Darauf angesprochen sagte GHF-Direktor Jake Wood gegenüber CNN, dass die humanitäre Gemeinschaft vor einer Wahl stehe: «Seid ihr bereit, mitzumachen? Die Antwort wird ziemlich entscheidend dafür sein, ob wir 2,2 Millionen Menschen in einer sehr verzweifelten Situation ausreichend ernähren können.» Laut Medienberichten hat die Regierung von Donald Trump in den vergangenen Wochen massiven Druck auf Hilfsorganisationen ausgeübt, sich dem Projekt anzuschliessen – und angedroht, andernfalls die amerikanischen Beiträge zu kürzen.

Kritik an Hilfslieferungen

Die kommenden Tage werden zeigen, ob und wie das neue System tatsächlich umgesetzt wird. Derweil hat Netanyahus Ankündigung, wieder Hilfslieferungen zuzulassen, in Israel gemischte Reaktionen hervorgerufen. Während Israels Präsident Isaac Herzog die «Menschlichkeit» des Schritts begrüsste, kritisierte der rechtsextreme Sicherheitsminister Itamar Ben Gvir, dass damit der Hamas Sauerstoff gegeben werde.
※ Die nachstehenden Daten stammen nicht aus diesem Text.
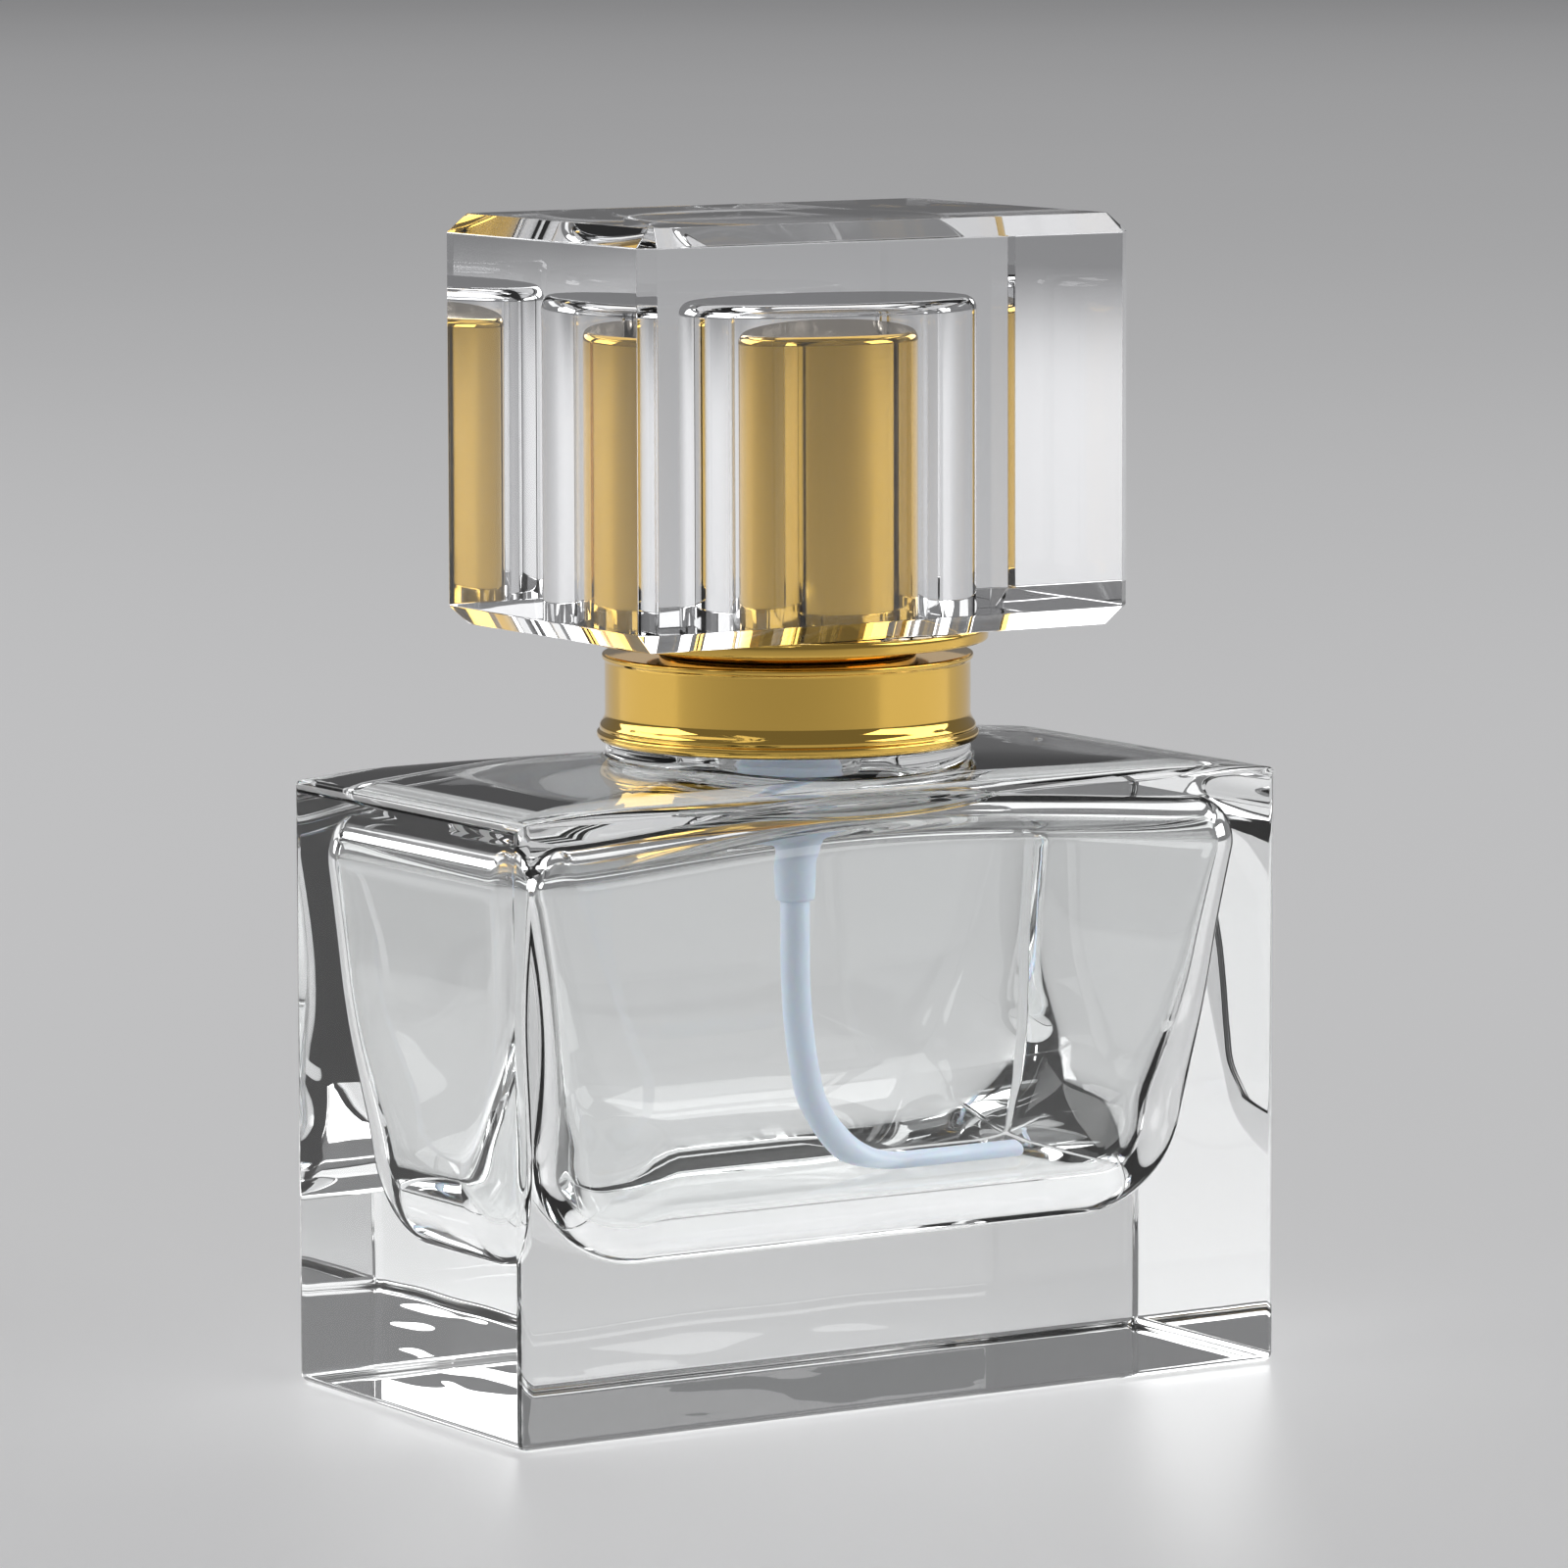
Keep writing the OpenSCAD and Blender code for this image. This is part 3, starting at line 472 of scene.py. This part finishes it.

Netanyahu präzisierte am Montag, dass der Schritt erfolgt sei, weil die Berichte über den Hunger im Gazastreifen die internationale Unterstützung für Israel beeinträchtigt hätten. «Wir werden die Kontrolle über den gesamten Gazastreifen übernehmen», versicherte er. «Um dies zu erreichen, müssen wir es so tun, dass sie uns nicht stoppen können.»